---------- INFORMATION SHOWN ----------

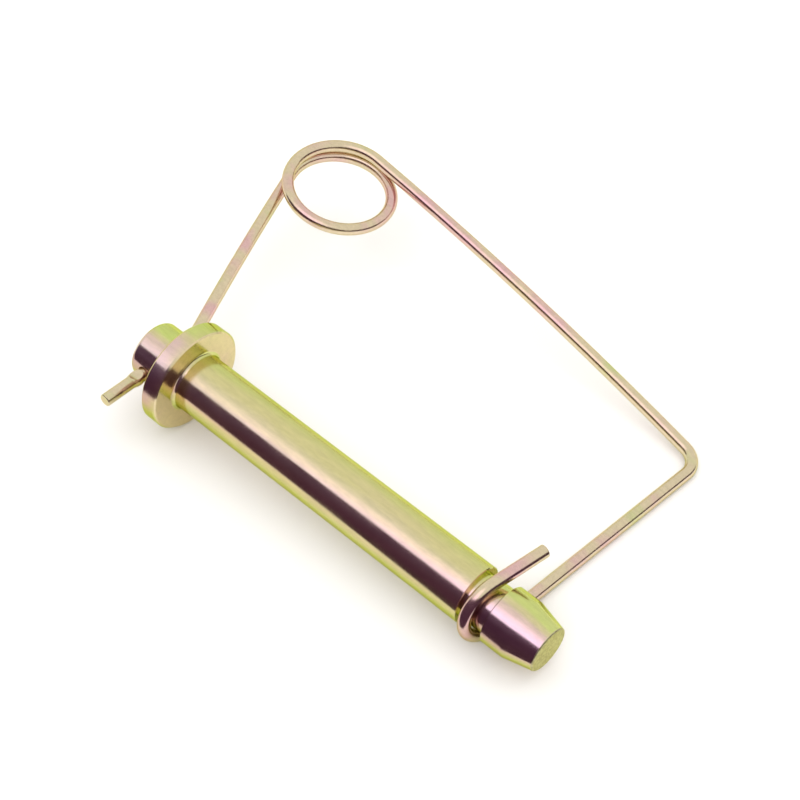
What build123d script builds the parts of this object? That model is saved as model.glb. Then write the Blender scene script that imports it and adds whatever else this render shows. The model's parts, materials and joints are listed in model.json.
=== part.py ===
from build123d import *
import os
from math import atan2, cos, degrees, hypot, radians, sin, sqrt, tan

# A hitch pin: one forged and turned steel pin, and the one length of spring wire that locks it.
#
# Both pieces are drawn in the pin's own frame and are laid down on the ground at the end.
# Pin frame: +X along the pin from the head to the tip, with x = 0 on the collar's front face;
# +Z along the hole in the head, towards the wire's coil; +Y is the side that the pin lies on.

# ---- Pin, millimetres ----
PIN_DIAMETER = 19.0
COLLAR_DIAMETER = 35.0
COLLAR_THICKNESS = 6.0
COLLAR_EDGE = 0.7           # chamfer on both rims of the collar
COLLAR_ROOT_FILLET = 1.2    # where the shank meets the collar's front face
HEAD_LENGTH = 13.2          # from the collar's back face to the end of the head
HEAD_EDGE_FILLET = 1.6
GRIP_LENGTH = 112.8         # from the collar's front face to the groove
GROOVE_WIDTH = 9.2
GROOVE_DIAMETER = 15.4
GROOVE_EDGE = 0.25          # broken corners of the groove
TIP_LAND_LENGTH = 7.4       # full-diameter length beyond the groove
TIP_CONE_LENGTH = 9.7
TIP_END_DIAMETER = 14.4
TIP_EDGE_FILLET = 0.6

# ---- Lock wire, millimetres and degrees; bend radii are to the middle of the wire ----
WIRE_DIAMETER = 4.0
WIRE_END_FILLET = 0.35
HOLE_SETBACK = 7.2          # from the collar's back face to the centre of the head's hole
HOLE_CLEARANCE = 0.1        # round the wire in the head's hole
HOLE_EDGE = 0.35            # rounding of both mouths of the hole
STUB_REACH = 25.2           # from the pin's axis to the wire's free end beyond the head
CRIMP_GAP = 0.6             # from the head's surface to the crimp
CRIMP_LENGTH = 4.5
CRIMP_DEPTH = 0.45          # how far the wire is squeezed at each of two sides
CRIMP_SPREAD = 0.4          # how far it bulges at the other two
HEAD_BEND_GAP = 0.2         # straight wire between the head's surface and the bend
HEAD_BEND_RADIUS = 7.0
BACK_LEG_BOW_RADIUS = 1600.0
COIL_RADIUS = 17.6
COIL_SETBACK = 12.9         # from the head's hole back to the coil's centre
COIL_HEIGHT = 91.0          # from the pin's axis up to the coil's centre
COIL_GAP = 0.4              # between the coil's turns, just past where they meet
COIL_ARCS = 16              # arcs that the coil is made of
LONG_SIDE_BOW_RADIUS = 1400.0
CORNER_RADIUS = 7.2
CORNER_HEIGHT = 87.7        # from the pin's axis up to the centre of the corner bend
TIP_LEG_LEAN = 3.2          # degrees that the tip leg leans off square to the pin
HOOK_CLEARANCE = 0.3        # between the hook and the groove's floor
HOOK_SIDE_CLEARANCE = 0.15  # between the tip leg and the groove's wall at the tip
HOOK_LEAN = 11.0            # degrees that the leg leans where it enters the hook
HOOK_SKEW = 4.5             # degrees that the hook turns off square, towards the grip
HOOK_WRAP = 175.0           # degrees of the hook's arc round the groove
HOOK_END_LENGTH = 19.2      # straight length past the hook's arc
KINK_RADIUS = 20.0          # of the slight bend between the tip leg and the hook

# ---- How the sums below are worked ----
SETTLING_ROUNDS = 20        # rounds of a sum whose result feeds back into it
ON_HOLE = 0.01              # how near to the hole's wall an edge of its mouth lies

# ---- Worked out from the sizes above ----
PIN_RADIUS = PIN_DIAMETER / 2
WIRE_RADIUS = WIRE_DIAMETER / 2
HOLE_RADIUS = WIRE_RADIUS + HOLE_CLEARANCE
COLLAR_RADIUS = COLLAR_DIAMETER / 2
FULL_TURN = radians(360)
HEAD_END_X = -COLLAR_THICKNESS - HEAD_LENGTH
HOLE_X = -COLLAR_THICKNESS - HOLE_SETBACK
GROOVE_END_X = GRIP_LENGTH + GROOVE_WIDTH
LAND_END_X = GROOVE_END_X + TIP_LAND_LENGTH
TIP_END_X = LAND_END_X + TIP_CONE_LENGTH
HOOK_RADIUS = GROOVE_DIAMETER / 2 + HOOK_CLEARANCE + WIRE_RADIUS
# The leaning tip leg comes nearest to the groove's wall where it rises out of the groove.
LEG_EXIT_HEIGHT = sqrt((PIN_RADIUS + WIRE_RADIUS) ** 2 - HOOK_RADIUS**2)
LEG_EXIT_X = GROOVE_END_X - WIRE_RADIUS - HOOK_SIDE_CLEARANCE
HOOK_X = LEG_EXIT_X - LEG_EXIT_HEIGHT * tan(radians(TIP_LEG_LEAN))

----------

WHAT NEEDS TO BE DONE — Quote only the stretch of lines that starts the data above and ends with the line containing "TIP_EDGE_FILLET = 0.6", both included.

TASK OUTPUT —
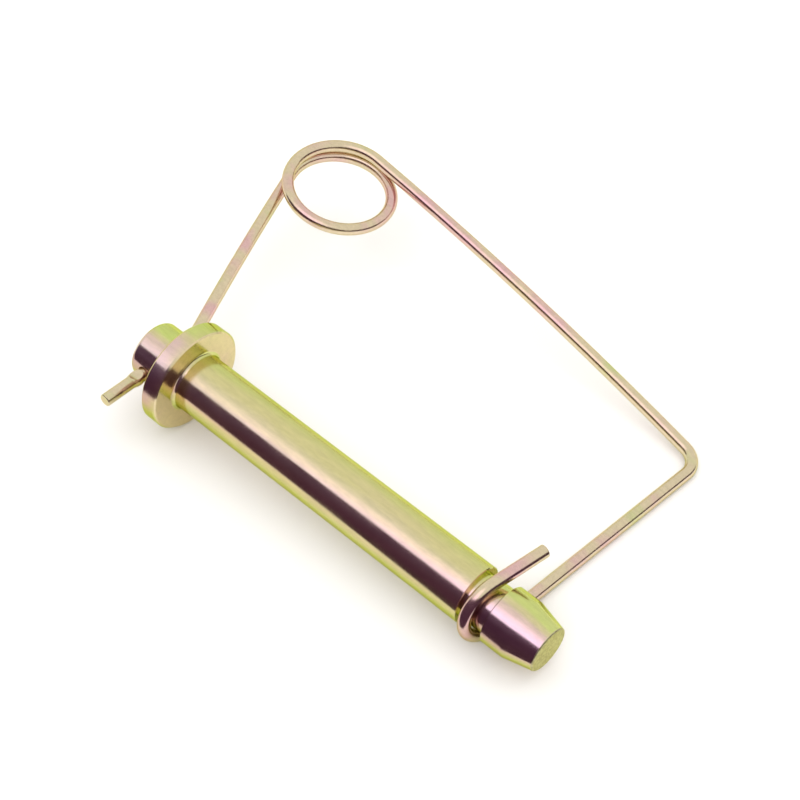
What build123d script builds the parts of this object? That model is saved as model.glb. Then write the Blender scene script that imports it and adds whatever else this render shows. The model's parts, materials and joints are listed in model.json.
=== part.py ===
from build123d import *
import os
from math import atan2, cos, degrees, hypot, radians, sin, sqrt, tan

# A hitch pin: one forged and turned steel pin, and the one length of spring wire that locks it.
#
# Both pieces are drawn in the pin's own frame and are laid down on the ground at the end.
# Pin frame: +X along the pin from the head to the tip, with x = 0 on the collar's front face;
# +Z along the hole in the head, towards the wire's coil; +Y is the side that the pin lies on.

# ---- Pin, millimetres ----
PIN_DIAMETER = 19.0
COLLAR_DIAMETER = 35.0
COLLAR_THICKNESS = 6.0
COLLAR_EDGE = 0.7           # chamfer on both rims of the collar
COLLAR_ROOT_FILLET = 1.2    # where the shank meets the collar's front face
HEAD_LENGTH = 13.2          # from the collar's back face to the end of the head
HEAD_EDGE_FILLET = 1.6
GRIP_LENGTH = 112.8         # from the collar's front face to the groove
GROOVE_WIDTH = 9.2
GROOVE_DIAMETER = 15.4
GROOVE_EDGE = 0.25          # broken corners of the groove
TIP_LAND_LENGTH = 7.4       # full-diameter length beyond the groove
TIP_CONE_LENGTH = 9.7
TIP_END_DIAMETER = 14.4
TIP_EDGE_FILLET = 0.6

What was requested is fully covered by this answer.